The emancipation of leisure travel

2021-01-26

What strange times we’re living in. Politics: fraught. Public health: fraught. Economy: fraught.

Travel industry: Preparing for liftoff.

Despite rising unemployment, two-realities politics and 400,000 U.S. victims of the pandemic, travel agency consortia are advising members to use newly available PPP money to staff up for the long-awaited emancipation of leisure travel.

Some consumers who didn’t vacation last year are telling travel advisors they’ll be adding their unspent 2020 travel budgets to their planned 2021 spend. Not since World War II have Americans felt so constrained and contained as they have these past nine months.

How can our feelings of constriction be described?

Pent-up demand? A bit academic.

Cabin fever? Retro hyperbole.

Temporary insanity? Perhaps.

That people will travel does not seem to be in doubt but, nonetheless, questions remain: Will the travel experience be improved? Will it meet elevated expectations? Will lingering restrictions reduce joy? Will those fraught aspects of modern society — politics, economic uncertainty, health concerns — intrude? Perhaps.

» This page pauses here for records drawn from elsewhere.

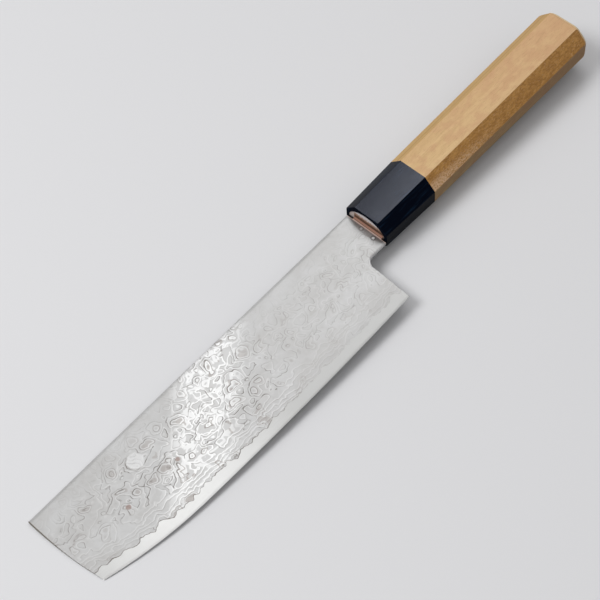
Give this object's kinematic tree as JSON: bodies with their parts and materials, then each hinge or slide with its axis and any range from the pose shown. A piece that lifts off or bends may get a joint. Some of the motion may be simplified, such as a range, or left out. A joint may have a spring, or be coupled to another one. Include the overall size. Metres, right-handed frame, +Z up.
{
  "type": "nakiri knife",
  "caption": "Double-bevelled vegetable knife with a tall, nearly straight layered-steel blade, an octagonal wooden stick-tang handle and a black horn ferrule.",
  "frame": {"origin": "on the table under the middle of the knife, which lies on its right face", "axes": "+X along the handle towards the butt, so the blade's tip points to -X; +Y from the cutting edge towards the spine; +Z up, out of the blade's left face"},
  "size_m": [0.3144, 0.0484, 0.0241],
  "materials": {
    "core_steel": "fine satin, ground to the cutting edge",
    "cladding_steel": "satin with an etched pattern of forged layers",
    "bedding_resin": "dull, dark brown",
    "horn": "polished black horn",
    "magnolia_wood": "bare, finely sanded wood"
  },
  "bodies": {
    "root": {"core_steel": "core_steel", "cladding_left": "cladding_steel", "cladding_right": "cladding_steel", "tang_bedding": "bedding_resin", "ferrule": "horn", "handle_body": "magnolia_wood"}
  },
  "joints": []
}
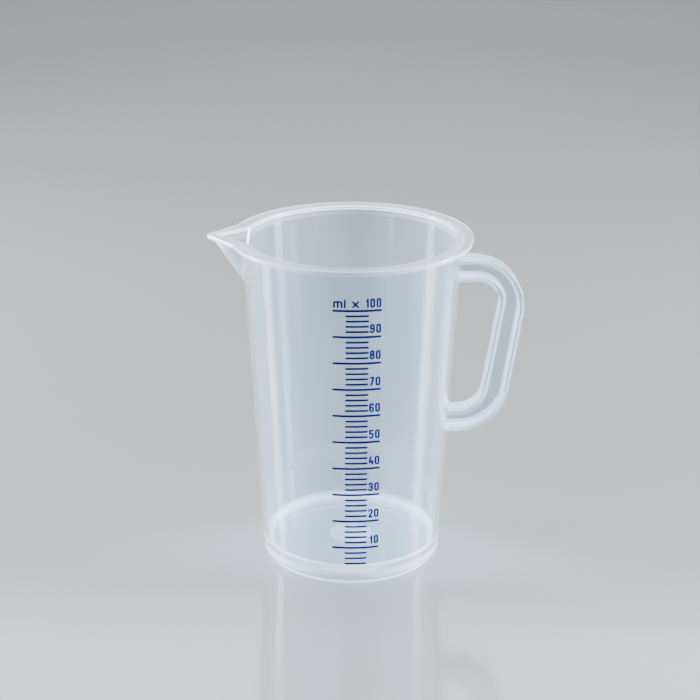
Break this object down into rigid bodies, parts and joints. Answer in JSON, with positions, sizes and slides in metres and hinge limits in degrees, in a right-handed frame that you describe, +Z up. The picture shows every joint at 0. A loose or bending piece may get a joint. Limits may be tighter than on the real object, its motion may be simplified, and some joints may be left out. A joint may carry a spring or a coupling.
{
  "type": "measuring jug",
  "caption": "Tapered plastic measuring jug with a pouring spout, a flat rim, a closed handle and a printed millilitre scale.",
  "frame": {"origin": "on the jug's axis, in the plane that it stands on", "axes": "+Z up along the axis, +X towards the handle, -X towards the spout, the scale on the -Y side"},
  "size_m": [0.0731, 0.0558, 0.0788],
  "materials": {
    "polypropylene": "natural polypropylene, moulded: milky and see-through, smooth with a soft gloss",
    "scale_ink": "opaque dark blue printing ink"
  },
  "bodies": {
    "root": {"figures_10": "scale_ink", "figures_100": "scale_ink", "figures_20": "scale_ink", "figures_30": "scale_ink", "figures_40": "scale_ink", "figures_50": "scale_ink", "figures_60": "scale_ink", "figures_70": "scale_ink", "figures_80": "scale_ink", "figures_90": "scale_ink", "foot_ring": "polypropylene", "gate_pad": "polypropylene", "handle_inner_flange": "polypropylene", "handle_outer_flange": "polypropylene", "handle_web": "polypropylene", "mark_100_ml": "scale_ink", "mark_10_ml": "scale_ink", "mark_20_ml": "scale_ink", "mark_30_ml": "scale_ink", "mark_40_ml": "scale_ink", "mark_50_ml": "scale_ink", "mark_60_ml": "scale_ink", "mark_70_ml": "scale_ink", "mark_80_ml": "scale_ink", "mark_90_ml": "scale_ink", "marks_12_to_18_ml": "scale_ink", "marks_22_to_28_ml": "scale_ink", "marks_32_to_38_ml": "scale_ink", "marks_42_to_48_ml": "scale_ink", "marks_4_to_8_ml": "scale_ink", "marks_52_to_58_ml": "scale_ink", "marks_62_to_68_ml": "scale_ink", "marks_72_to_78_ml": "scale_ink", "marks_82_to_88_ml": "scale_ink", "marks_92_to_98_ml": "scale_ink", "rim_flange": "polypropylene", "spout_channel": "polypropylene", "spout_lip": "polypropylene", "unit_cross": "scale_ink", "unit_ml": "scale_ink", "vessel_floor": "polypropylene", "vessel_wall": "polypropylene"}
  },
  "joints": []
}
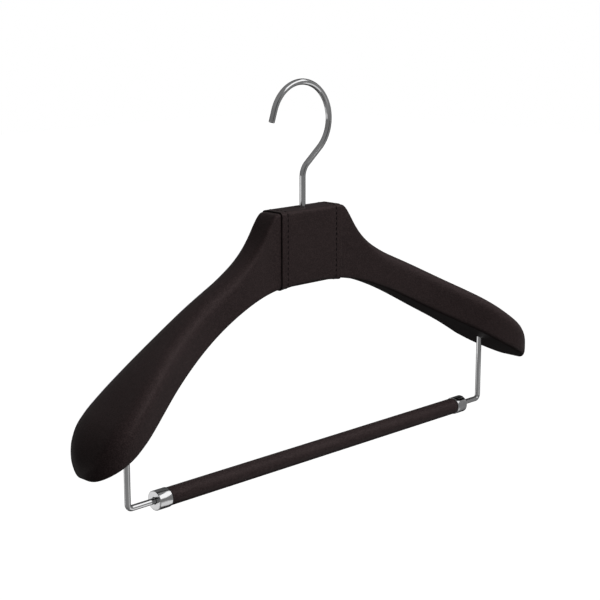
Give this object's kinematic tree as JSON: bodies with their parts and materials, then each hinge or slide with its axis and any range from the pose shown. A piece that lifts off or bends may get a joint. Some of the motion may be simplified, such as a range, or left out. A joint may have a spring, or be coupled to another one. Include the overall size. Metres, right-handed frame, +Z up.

Will the travel experience be improved? Prior to the pandemic, perhaps the greatest threat to the travel industry was overtourism. As unpleasant to the traveler as to the host, it was nonetheless on the rise for years simply because it was so profitable. To address this serious problem, the industry responded with even more profitable workarounds, such as private, after-hours access to popular attractions. No one could resist adding to the tourism density of Venice, Barcelona or Dubrovnik, Croatia, because demand remained high and, well, everyone else was doing it.

Have suppliers and destinations been working together to solve overtourism? Some tour operators have focused on “regenerative travel” and other alternative approaches, but most suppliers have been in survival mode and directing energy to creating business, not looking down the road for alternatives to too-much business. In times of challenge, tour operators are much more likely to rely on tried-and-true destinations than making the effort to open and promote lesser-known sites.

But coming out of the pandemic, they may find that the landscape has changed. The citizens of Key West and Hawaii, to name two examples, have reveled in this period of no-tourism, regardless of the economic consequences. Venetians, too, may be willing to trade visitors on their streets for clearer water in their canals.

There is likely a middle ground that will be discovered, but until it is, this reckoning may cause some short-term pain to the industry as the relationship between visitor and host re-calibrates.

Will travel meet elevated expectations? Many travelers will be so glad to return to the road that they may be in a forgiving mood. Inexperienced guides? Charming and authentic! Long check-in lines? Worth the wait! Gardenview versus oceanview? Just glad to smell the fresh salt air!

Others, resentful of a lost year, may feel more entitled than ever and that anything less than a perfect trip is a form of robbery. In the end, it’ll probably be business as usual but more so, in this regard. The chill will stay chill, the demanding will be more demanding. Some things never change.

See also: Will lingering restrictions reduce joy? Setting traveler expectations, in great detail, will be more critical than ever. Travel advisors are expected to benefit from traveler insecurity, and if consumers do turn to advisors rather than booking direct or through an OTA, it will be because they trust advisors to know all that is knowable. They will expect travel advisors to translate the 74 recommendations of the Healthy Sail Panel into plain English and to accurately describe what a cruise with restricted capacity and activity is going to be like. If it’s described accurately, joy is possible. If not, not.

It may be difficult. There are unanswered questions about destinations where the virus may remain untamed. Will India, where unreliable power makes delivering refrigerated vaccines to 1.3 billion people a challenge, fall off the traveler’s map?

Will the fraught aspects of modern society intrude? Economic uncertainty and public health issues will no doubt continue to have a suppressive effect on holiday-making, though they may also act as a governor that makes the initial burst of travel manageable. If everyone who wants to travel could travel simultaneously, everyone’s experience would suffer.

Most potentially worrisome is the polarity of political views and the passions felt by people on either side of the divide. At home, we can choose our preferred news echo chamber, unfriend those we consider unhinged, Zoom with the like-minded and, generally speaking, keep our distance from people we disagree with.

This is, by the way, a terrible way to live. But here we are.

Will your vacation be ruined by the presence of a MAGA hat on your motorcoach? Overhearing the person sitting behind you expressing relief that Biden is president?

My idealistic solution is that, when setting expectations, tell clients to leave America behind when they leave America. They went abroad to experience something new. They will need to lean into that.